Deflation is a necessary consequence of inflation. To put it simply, the only way to prevent a bust is not to have a boom in the first place. Once the boom has happened the bust must happen. The longer it is put off the worse the final debacle will be.
The example of the man with falling wages is really false, since it assumes that as his wages fall his costs remain the same. In a deflationary period both wages AND prices fall. Whether his costs and his wages go up or down relative to one another is completely dependent on the particular distortions that are present in the economy, which were created by the previous artificial credit expansion.
One of the many errors of Keynesian theory is the assumption that saving is ultimately destructive. This is absurd, since the excess savings should naturally be channelled into investment in the means production, thereby making the economy ultimately more productive. These savings will only be stuffed under the mattress and hence not put to good use if interest rates are kept artificially low by central planners!
Just to clear it up for other debaters, I think what Ralph means here by “saving” is the act of saving, not a stock of savings. So, I save if I receive some income and put it in a bank account or buy bonds. In this case “income” means wages or profits, not returns from sales of assets, it means income in the GDP sense.

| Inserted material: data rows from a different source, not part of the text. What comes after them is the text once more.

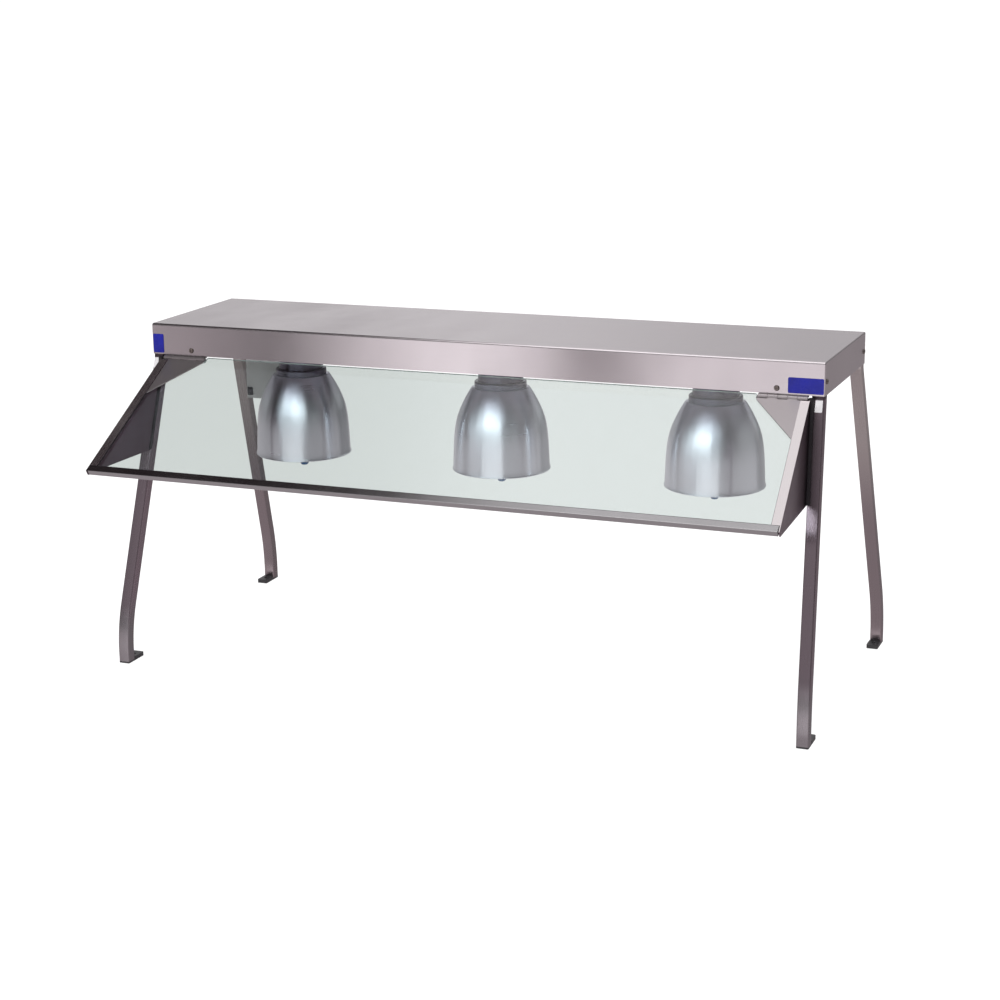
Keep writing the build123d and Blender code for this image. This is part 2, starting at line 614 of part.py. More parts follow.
for number, cx in enumerate(LAMP_X, start=1):
    rz = Plane(origin=(cx, 0, 0), x_dir=(1, 0, 0), z_dir=(0, -1, 0))   # local x = radius, local y = Z
    spin = Axis((cx, 0, 0), (0, 0, 1))

    with BuildPart() as shade:
        with BuildSketch(rz):
            with BuildLine():
                Line((20.4, COLLAR_Z), (47.0, COLLAR_Z))
                ThreePointArc((47.0, COLLAR_Z), (49.1, 479.85), SHADE_OUT[0])
                Spline(*SHADE_OUT)
                Line(SHADE_OUT[-1], (85.4, RIM_Z + 1.2))
                Line((85.4, RIM_Z + 1.2), (85.4, RIM_Z))
                Line((85.4, RIM_Z), (SHADE_IN[-1][0], RIM_Z))
                Line((SHADE_IN[-1][0], RIM_Z), SHADE_IN[-1])
                Spline(*SHADE_IN[::-1])
                Line(SHADE_IN[0], (47.0, COLLAR_Z - SHADE_T))
                Line((47.0, COLLAR_Z - SHADE_T), (20.4, COLLAR_Z - SHADE_T))
                Line((20.4, COLLAR_Z - SHADE_T), (20.4, COLLAR_Z))
            make_face()
        revolve(axis=spin, revolution_arc=360)
    save(shade.part, f"lamp_shade_{number}")

    with BuildPart() as canopy:
        with BuildSketch(rz):
            with BuildLine():
                Polyline(
                    (STEM_R + 0.1, CHANNEL_Z),
                    (CANOPY_R - 1.6, CHANNEL_Z),
                    (CANOPY_R, CHANNEL_Z - 1.6),
                    (CANOPY_R, 490.5),
                    (RING_R - 1.0, 490.5),
                    (RING_R, 489.5),
                    (RING_R, COLLAR_Z + 0.1),
                    (RING_R - 1.4, COLLAR_Z + 0.1),
                    (RING_R - 1.4, 489.1),
                    (CANOPY_R - 1.4, 489.1),
                    (CANOPY_R - 1.4, CHANNEL_Z - 1.4),
                    (STEM_R + 0.1, CHANNEL_Z - 1.4),
                    close=True,
                )
            make_face()
        revolve(axis=spin, revolution_arc=360)
    save(canopy.part, f"lamp_canopy_{number}")

    with BuildPart() as stem:
        with BuildSketch(Plane.XY.offset(STEM_LOW)):
            with Locations((cx, 0)):
                Circle(STEM_R)
                Circle(3.2, mode=Mode.SUBTRACT)
        extrude(amount=STEM_TOP - STEM_LOW)
    save(stem.part, f"lamp_stem_{number}")

    # ceramic holder with a threaded skirt below its flange
    with BuildPart() as holder:
        with BuildSketch(rz):
            with BuildLine():
                Polyline(
                    (3.4, 516.0), (13.0, 516.0), (19.0, 510.0), (21.5, 505.0), (21.5, 485.0),
                    (27.0, 485.0), (27.0, COLLAR_Z + 0.1), (20.0, COLLAR_Z + 0.1), (20.0, 466.0),
                    (13.9, 466.0), (13.9, 497.0), (3.4, 497.0),
                    close=True,
                )
            make_face()
        revolve(axis=spin, revolution_arc=360)
        with BuildSketch(Plane.XY.offset(STEM_LOW)):
            with Locations((cx, 0)):
                Circle(STEM_R)
        extrude(amount=6.0, mode=Mode.SUBTRACT)
    save(holder.part, f"lamp_holder_{number}")

    with BuildPart() as ring:
        with BuildSketch(rz):
            with BuildLine():
                Polyline(
                    (20.1, COLLAR_Z - SHADE_T - 0.1), (28.5, COLLAR_Z - SHADE_T - 0.1), (28.5, 476.6),
                    (24.0, 475.4), (24.0, 469.5), (20.1, 469.5),
                    close=True,
                )
            make_face()
        revolve(axis=spin, revolution_arc=360)
    save(ring.part, f"shade_ring_{number}")

    # reflector bulb: a hollow glass envelope with a small moulded tip
    with BuildPart() as bulb:
        with BuildSketch(rz):
            with BuildLine():
                Line((2.0, 464.0), BULB_NECK[0])
                Spline(*BULB_NECK)
                Spline(*BULB_FACE)
                Spline(BULB_FACE[-1], (6.6, 315.6), (4.2, 312.4), (0, 311.4))
                Line((0, 311.4), BULB_FACE_IN[-1])
                Spline(*BULB_FACE_IN[::-1])
                Spline(*BULB_NECK_IN[::-1])
                Line(BULB_NECK_IN[0], (2.0, 463.0))
                Line((2.0, 463.0), (2.0, 464.0))
            make_face()
        revolve(axis=spin, revolution_arc=360)
    save(bulb.part, f"heat_bulb_{number}")

    with BuildPart() as cap:
        with BuildSketch(rz):
            with BuildLine():
                Polyline(
                    (13.2, 464.0), (13.2, 488.0), (6.5, 491.0), (4.5, 494.5), (0, 494.5),
                    (0, 490.0), (12.2, 487.0), (12.2, 464.0),
                    close=True,
                )
            make_face()
        revolve(axis=spin, revolution_arc=360)
    save(cap.part, f"bulb_cap_{number}")

with BuildPart() as stem_nuts:
    for z in (CHANNEL_Z + CH_T, CHANNEL_Z - 1.4 - 5.0):
        with BuildSketch(Plane.XY.offset(z)):
            with Locations(*[(x, 0) for x in LAMP_X]):
                RegularPolygon(9.0, 6)
                Circle(STEM_R, mode=Mode.SUBTRACT)
        extrude(amount=5.0)
save(stem_nuts.part, "stem_nuts")

# ---- control box by the rear left leg -----------------------------------------------
BX0, BX1 = -542.5, -472.5
BY0, BY1 = 85.0, 135.0
BZ0 = 408.0
BOX_T = 1.0
SW_X, SW_Z = -535.3, 421.0
GLAND_X, GLAND_Y = -505.0, 110.0

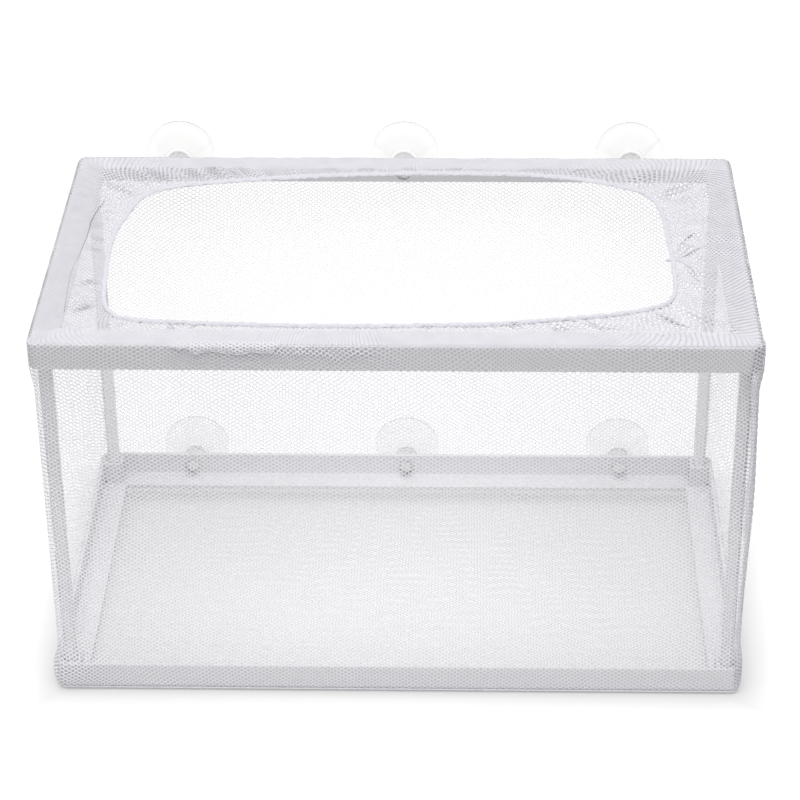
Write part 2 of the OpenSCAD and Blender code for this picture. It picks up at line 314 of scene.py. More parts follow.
def closed_curve(points, steps, between_points=24):
    """A smooth closed line through the points in even steps, and its length."""
    points = np.array(points, float)
    before, after, beyond = np.roll(points, 1, 0), np.roll(points, -1, 0), np.roll(points, -2, 0)
    t = np.linspace(0, 1, between_points, endpoint=False)[:, None, None]
    line = 0.5 * (
        2 * points + (after - before) * t
        + (2 * before - 5 * points + 4 * after - beyond) * t**2
        + (3 * points - before - 3 * after + beyond) * t**3
    )
    line = line.transpose(1, 0, 2).reshape(-1, 2)
    line = np.vstack((line, line[:1]))
    far = np.concatenate(([0], np.cumsum(np.linalg.norm(np.diff(line, axis=0), axis=1))))
    even = np.linspace(0, far[-1], steps, endpoint=False)
    return np.stack([np.interp(even, far, line[:, k]) for k in (0, 1)], 1), far[-1]


hem_line, hem_length = closed_curve(HEM_ROUTE, HEM_STEPS)


def hem_point(share):
    """The middle of the hem at a share of its length, from the front left corner."""
    at = np.mod(share, 1) * HEM_STEPS
    low = np.floor(at).astype(int)
    part = (at - low)[..., None]
    return hem_line[low % HEM_STEPS] * (1 - part) + hem_line[(low + 1) % HEM_STEPS] * part


def soft_noise(seed, points, size, terms=14):
    """Smooth random heights from -1 to 1 over points, with bumps of about this size."""
    draw = np.random.default_rng(seed)
    total = np.zeros(points.shape[:-1])
    for _ in range(terms):
        wave = draw.normal(size=points.shape[-1])
        wave *= 2 * math.pi / (size * draw.uniform(0.8, 2.2)) / np.linalg.norm(wave)
        total += np.sin(points @ wave + draw.uniform(0, 2 * math.pi))
    return total / math.sqrt(terms)


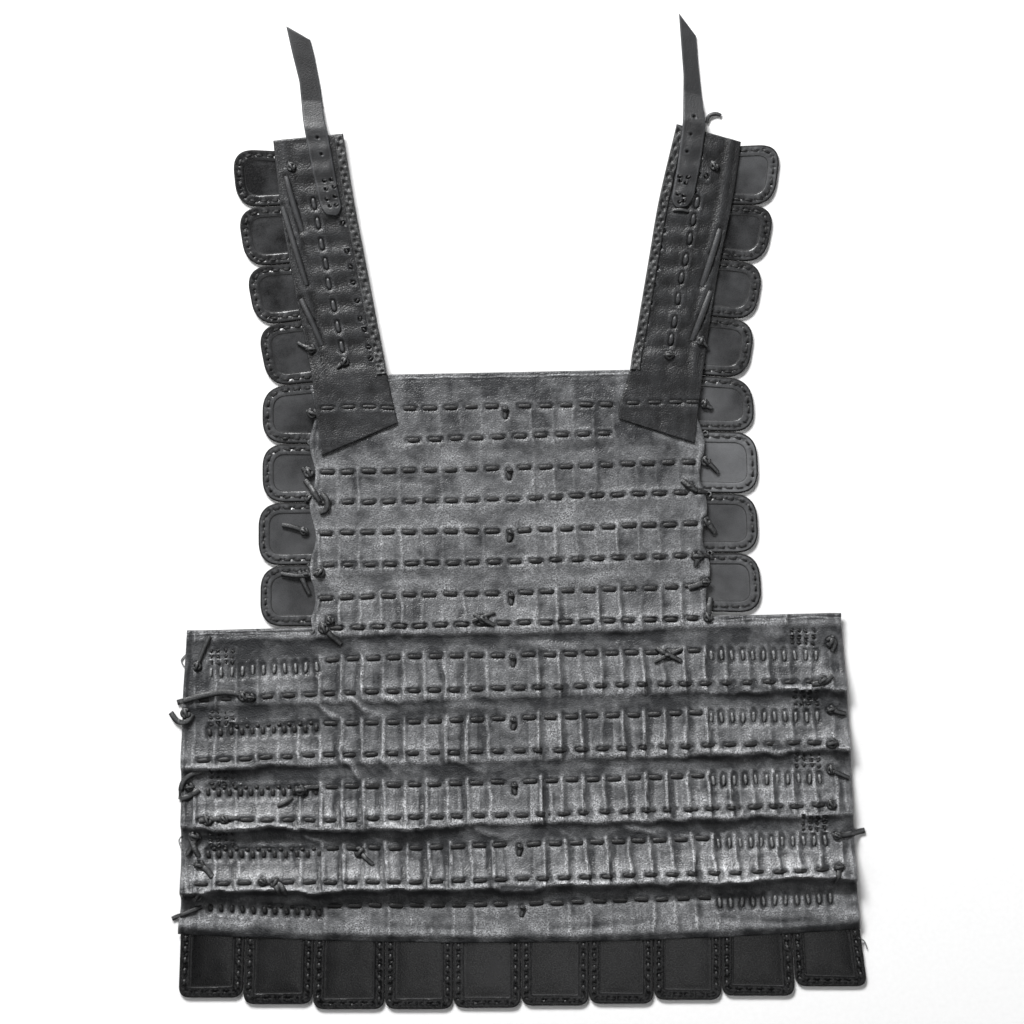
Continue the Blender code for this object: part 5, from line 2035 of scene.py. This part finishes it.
@dataclass
class ShoulderPanel:
    """A shoulder panel of the lining, with its pointed flap that lies on the chest."""

    side: str
    sections: tuple
    lining: BodyLining
    wall: float = 2.0
    cell: float = 1.8
    rim: tuple[float, ...] = (0.5, 1.2, 2.2)
    width: float = 65.0
    under_shoulder: float = 2.8
    plate_pitch: float = 18.1
    stitch_pitch: float = 10.4
    binding: Point = (0.865, 0.995)
    binding_middle: float = 0.93
    calm_wear: float = 0.17
    dents: list = field(default_factory=list)

    def ends(self, along: Array) -> tuple[Array, ...]:
        """Find the panel's edges.

        Args:
            along: Places along the panel.

        Returns:
            The outer x and y and the inner x and y at each place.
        """
        table = np.array(self.sections)
        steps = run_along(table[:, :2])
        return tuple(bend(steps, table[:, column], along) for column in range(4))

    @property
    def length(self) -> float:
        """Return the panel's length along its outer edge."""
        table = np.array(self.sections)
        return float(np.hypot(*np.diff(table[:, :2], axis=0).T).sum())

    def find(self, x: Array, y: Array) -> tuple[Array, Array]:
        """Find places on the panel, step by step.

        Args:
            x: Places across the armour.
            y: Places along it.

        Returns:
            How far along the panel, and at what share of its width, each place lies.
        """
        table = np.array(self.sections)
        along = np.clip(table[0, 1] - y, 0.0, self.length)
        share = np.full_like(along, 0.5)
        for _ in range(8):
            ax, ay, bx, by = self.ends(along)
            square = (bx - ax) ** 2 + (by - ay) ** 2
            share = ((x - ax) * (bx - ax) + (y - ay) * (by - ay)) / square
            off = (ay + share * (by - ay)) - y
            along = np.clip(along + 0.9 * off, 0.0, self.length)
        return along, share

    def height(self, x: Array, y: Array, along: Array, share: Array) -> Array:
        """Return the height of the panel's upper face, before its stitches pull it in.

        Args:
            x: Places across the armour.
            y: Places along it.
            along: How far along the panel each place lies.
            share: Its share of the panel's width, from the outer edge.

        Returns:
            Heights above the table.
        """
        outer_x, outer_y, inner_x, inner_y = self.ends(along)
        width = np.hypot(inner_x - outer_x, inner_y - outer_y)
        from_outer, from_inner = share * width, (1.0 - share) * width
        chest = self.lining.top(x, np.minimum(y, self.lining.neck_edge(x) - 3.0)) + 0.1
        past = self.lining.neck_edge(x) - y
        onto = smooth(past, -30.0, -2.0)
        under = self.under_shoulder + (chest - self.under_shoulder) * onto
        under += 0.7 * hump(past, 2.0, 7.0)
        height = under + self.wall
        strap = 1.0 - smooth(past, -20.0, 5.0)
        # The lace rolled in along the outer edge, and the plates across the strap
        height += 0.9 * hump(from_outer, 9.0, 3.4) * (0.35 + 0.65 * strap)
        turn = along / self.plate_pitch + 0.3
        plate = np.abs(turn - np.round(turn)) * 2.0
        middle = smooth(from_outer, 14.0, 22.0) * smooth(from_inner, 10.0, 18.0)
        height += strap * middle * (0.55 + 0.45 * np.cos(math.pi * plate))
        height += 0.34 * ripple(x, y, 13.0, 24.0, 700 + len(self.side))
        height += 0.18 * ripple(x, y, 6.0, 9.0, 710 + len(self.side))
        height += 0.09 * ripple(x, y, 3.4, 3.8, 720)
        return height

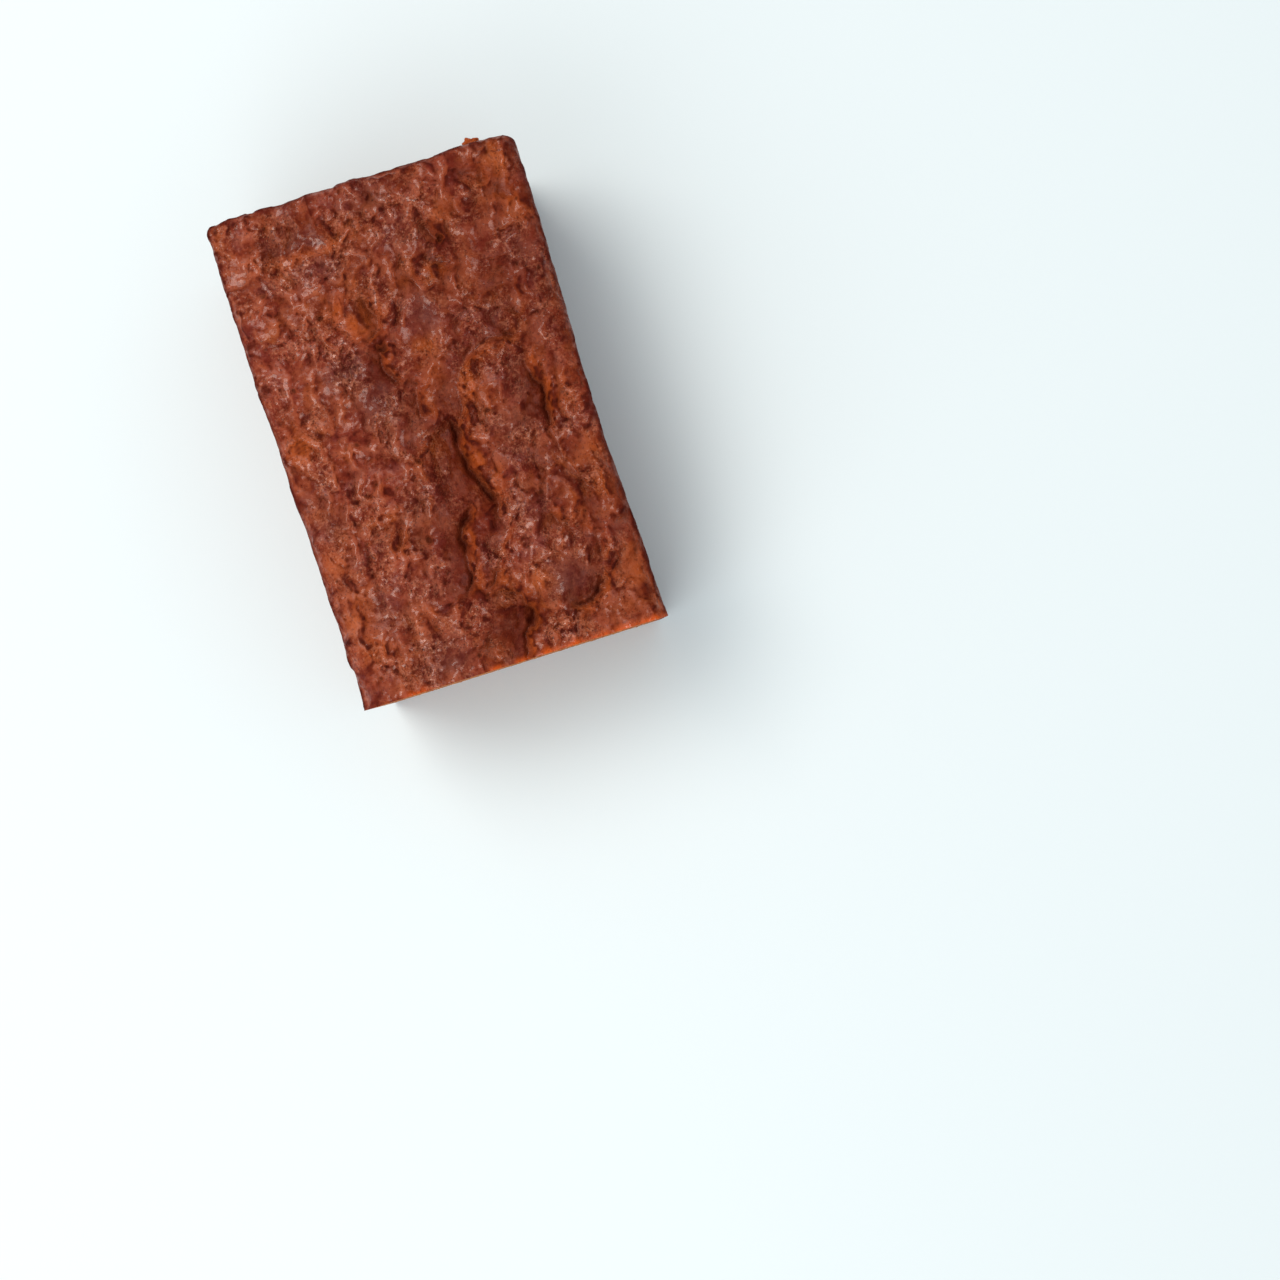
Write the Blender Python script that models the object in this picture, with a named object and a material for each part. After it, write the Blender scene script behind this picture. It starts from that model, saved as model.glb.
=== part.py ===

In this sense Ralph is quite right. If more income is saved and there isn’t a corresponding rise in investment spending (or consumer spending) then GDP will fall. This is the Samuelson cross. Money is spent on existing assets bidding up their price rather than on components of output. The issue though is: what exactly does it mean?
The problem here, as Toby points out, is the confusion of wealth with GDP. GDP measures output not wealth. The overall wealth of a society is the capability to produce output, not the output itself. The output itself is a crude proxy for it.
The public may decide to save on net, if they do so then GDP will fall temporarily. However, that isn’t necessarily detrimental. It may be that the real value of the many various components of GDP output has fallen and the real value of the many various existing assets has risen. If that happens then asset prices and the interest rate will adjust, and the relative prices of outputs will adjust too in time. Then after that growth of GDP will resume.
The “paradox of thrift” which you discuss here is quite different to the “excess demand for money”. The idea of an excess demand for money is much older.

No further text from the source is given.